¿Alguna vez escuchaste lo de “irse a Australia”?
¿Alguna vez tu papá pegó un portazo mientras decía «ahí os quedáis, ¡yo me voy a Australia!»?
Fue uno de los mitos más refritos durante el Régimen, el auténtico El Dorado de los 60 y los 70.
Era muy fácil: el gobierno australiano, falto de mano de obra y hombres viriles, te pagaba el viaje al otro lado del mundo a cambio de que, al llegar, te hicieras cargo de unas tierras y te casaras con una hermosa mujer australiana.
En aquella época, en la Barcelona desgastada del desarrollismo, el rumor de que había un país lejano donde se daban tierras y esperaban las mujeres, corrió por las calles igual que en el siglo XVI se hablaba de Jauja, la tierra de los ríos de leche donde nadie había de trabajar y los tesoros incas yacían varados a lado y lado de los caminos.
De hecho, el mito australiano perduró sin apenas cambios hasta bien entrados los 80.
La leyenda tiene un origen muy concreto. Como tantas otras leyendas, nace de una semilla de verdad.

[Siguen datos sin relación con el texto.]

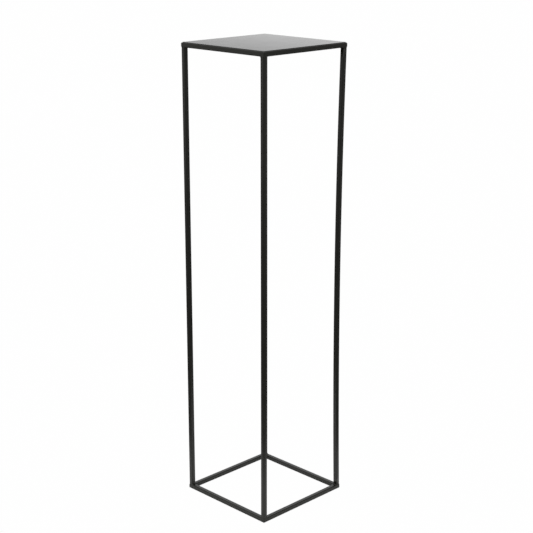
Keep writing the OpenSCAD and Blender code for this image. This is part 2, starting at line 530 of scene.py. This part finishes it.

En 1958 hubo un acuerdo para enviar españoles a Australia, impulsado por la Iglesia Católica, que quería compensar la presencia protestante en el país-continente. Estos españoles debían reunir una serie de condiciones: estar sanos, ser creyentes practicantes, tener experiencia trabajando el campo, no tener antecedentes, haber cumplido el servicio militar y pertenecer al Sindicato Vertical.
En un principio, el Régimen quería enviar a canarios, pero Australia dijo que “sólo blancos”. Por lo tanto, se escogieron candidatos vascos, símbolo de virilidad, fe y laboriosidad. Al invento se le bautizó como «Operación Canguro». Sin comentarios. Todo tenía un aire a peli del Oeste, con indios y todo (aunque con bumerangs)
Cuando llegaron allí los primeros, tras un muy penoso viaje en barco, la situación fue terrible. Los australianos -y australianas- rechazaban a los españoles “fascistas” en sus comunidades, ninguno de los españoles hablaba bien inglés, y el trabajo era durísimo. Trabajo en las plantaciones de caña de azúcar, plantaciones de las que nunca serían propietarios y cuyo cultivo era tan arduo como ingrato.
Aun así, la mayoría hicieron de tripas corazón y se quedaron, sobre todo por miedo a las represalias económicas o de otro tipo que sufrirían si volvían. El gobierno envió más e incluyó mujeres hasta que se formó una pequeña comunidad en 1964. Para entonces, ya se vio que aquello era una mala idea, y aquella gente, unos 7000, quedaron allí a su suerte. El Régimen, al ver que aquello no le daba los beneficios que le había dado alquilar mano de obra a Alemania, Pepe, detuvo los envíos y se dedicó a otros quehaceres como, por ejemplo, hacer que las divisas vinieran ellas solas a España. O a sus playas, al menos.
Sin embargo, la semilla de la leyenda ya estaba plantada y, poco a poco, fue llegando gente a Barcelona diciendo que conocía a uno que conocía a otro que fue a Australia e hizo fortuna, que tenía una granja con caballos, porque las historias de migrantes son siempre iguales, pero nunca nadie conoció a ese amigo de un amigo, ni supo adonde había que ir a apuntarse o cómo había que hacer qué.
Y si alguno lo intentó, debió fracasar horriblemente, pues ni siquiera había consulado australiano en Barcelona, puesto que se inauguró en 1989.